1. Integrity Is More Important Than Any Success
The verse reminds us: Don’t sacrifice your values just to “get ahead.”
Whether it’s a promotion, money, opportunities, or relationships—nothing is worth gaining through cheating, lying, or harming others. For laypeople, this becomes a guiding principle: “If I cannot gain it ethically, I don’t want it.”
2. Don’t Compromise Your Peace for Other People’s Expectations
“Not for oneself, not for others” means that even pressure from family, society, or the workplace should never push us to act wrongly. For laypeople, this translates to: “I can support my family without losing myself in the process.” Here, “myself” does not mean a fixed or permanent self, but a changing and conditioned self—one that should be understood with wisdom and held with the right attitude toward not-self.
3. Dhammika’s Renunciation Is Exceptional, Not a Rule
The story of Venerable Dhammika shows a different form of dedication. He left his home because his spiritual urgency was extraordinary. But the Buddha never said everyone should do this. Most laypeople can live at home, raise families, and still practice the Dhamma fully.
4. The Real Message: Commit to Your Inner Work—Wherever You Are
Dhammika’s real lesson is this: Stop waiting for the “perfect time” to grow spiritually. You don’t need to leave home—you can start by practicing honesty, mindfulness, compassion, and meditation right where you are.
5. You Don’t Need to Abandon Your Family—Just Abandon Unwholesomeness (This Is the Real Path to Family Enlightenment)
The verse rejects three things gained through adhamma:
• children
• wealth
• power
—not because these are bad, but because unethical means to obtain them create suffering. For laypeople, the teaching is simple and liberating: Keep your family, keep your work, keep your home—just remove the greed and ego from them.
This is how family enlightenment begins: not by leaving your loved ones, but by transforming the way you live with them—through honesty, compassion, mindfulness, and ethical intention.
6. A Wise Life Is Built on Clean Intentions, Not Big Achievements
The Buddha praises Venerable Dhammika not for dramatic actions but for living cleanly. For modern laypeople, wisdom shows up in small places:
• raising children with kindness
• speaking truthfully
• doing your job without harming others
This is everyday enlightenment.
7. Spiritual Influence Spreads Naturally When You Live Well
You don’t need to convert your households—just living kindly, calmly, and ethically already transforms the atmosphere. Your practice becomes your family’s inspiration.

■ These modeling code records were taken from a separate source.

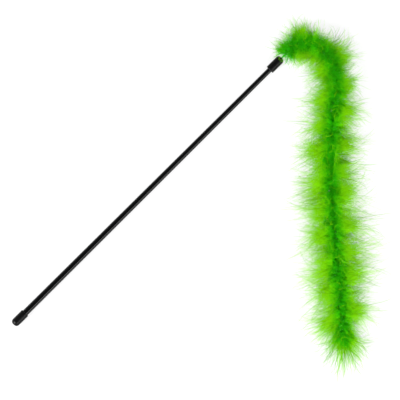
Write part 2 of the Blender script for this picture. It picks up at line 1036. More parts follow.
GUARD = Coat(
    to_a_metre=4400.0,
    clump=7,
    length=(0.55, 1.46),
    skew=1.4,
    spans=6,
    barbules=18,
    web=1.1,
    pull=(0.15, 0.70),
    parting=2.1,
    lean_spread=(15.0, 9.0),
    sweep_spread=(24.0, 13.0),
    droop_spread=(13.0, 7.0),
    droop=1.0,
    crossing=0.25,
    curl=0.0044,
    stout=1.30,
    tone=0.84,
    tone_spread=(0.13, 0.08),
)

FLYAWAY = Coat(
    to_a_metre=760.0,
    clump=2,
    length=(0.90, 1.58),
    skew=1.2,
    spans=7,
    barbules=6,
    web=0.35,
    pull=(0.0, 0.6),
    parting=1.6,
    lean_spread=(22.0, 9.0),
    sweep_spread=(34.0, 14.0),
    droop_spread=(14.0, 8.0),
    droop=1.0,
    crossing=0.25,
    curl=0.0052,
    stout=2.2,
    tone=0.26,
    tone_spread=(0.10, 0.06),
)


@dataclass(frozen=True)
class Barbules:
    """The fine side hairs of a barb: where they start, how they open, and how far they reach.

    Spots are shares of the barb's length, and the opening is in degrees.
    """

    radius: float = 0.000084
    length: Pair = (0.0015, 0.0038)
    first_spot: float = 0.06
    spot_span: float = 0.93
    opening: Pair = (25.0, 62.0)
    root_reach: float = 1.15
    reach_loss: float = 0.75
    stout_spread: Pair = (0.7, 1.2)
    tip_share: float = 0.2
    paleness: float = 0.22
    out_drift: float = 0.04


@dataclass(frozen=True)
class TailCoat:
    """One kind of barb in the loose tuft: its clumps, its lengths and the widest angle to the cord's line."""

    coat: Coat
    clumps: int
    length: Pair
    widest: float


@dataclass(frozen=True)
class Tail:
    """The loose tuft past the end of the cord. Openings are in degrees and the turn's scatter in radians."""

    coats: tuple[TailCoat, ...] = (
        TailCoat(FLUFF, 90, (0.004, 0.010), 90.0),
        TailCoat(UNDERCOAT, 14, (0.009, 0.021), 85.0),
        TailCoat(GUARD, 12, (0.020, 0.046), 66.0),
        TailCoat(FLYAWAY, 60, (0.028, 0.056), 60.0),
    )
    start_range: float = 0.004
    start_scatter: float = 0.0008
    turn_scatter: float = 0.2
    opening_scatter: float = 6.0
    opening_limits: Pair = (1.0, 85.0)
    length_shares: Pair = (0.7, 0.3)
    wide_loss: float = 0.25
    wide_opening: float = 70.0
    tone_spread: Pair = (0.12, 0.07)


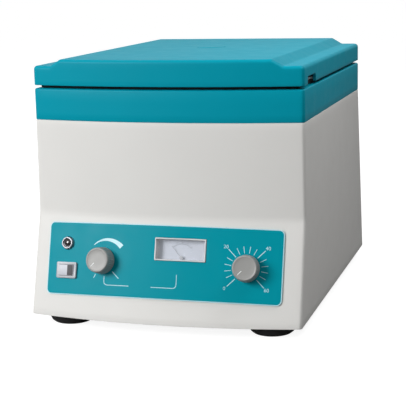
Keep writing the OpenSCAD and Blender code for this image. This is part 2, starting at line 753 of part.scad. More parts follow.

8. The Buddha’s Deeper Point: Live Realistically, Don’t Chase Illusions
Wealth fades. Beauty fades. Praise fades. Success fades. The wise person sees this clearly and lives with balance. For laypeople, this means: Enjoy your home, career, and relationships—but don’t be fooled into thinking they are permanent. This realism brings freedom without needing to renounce anything.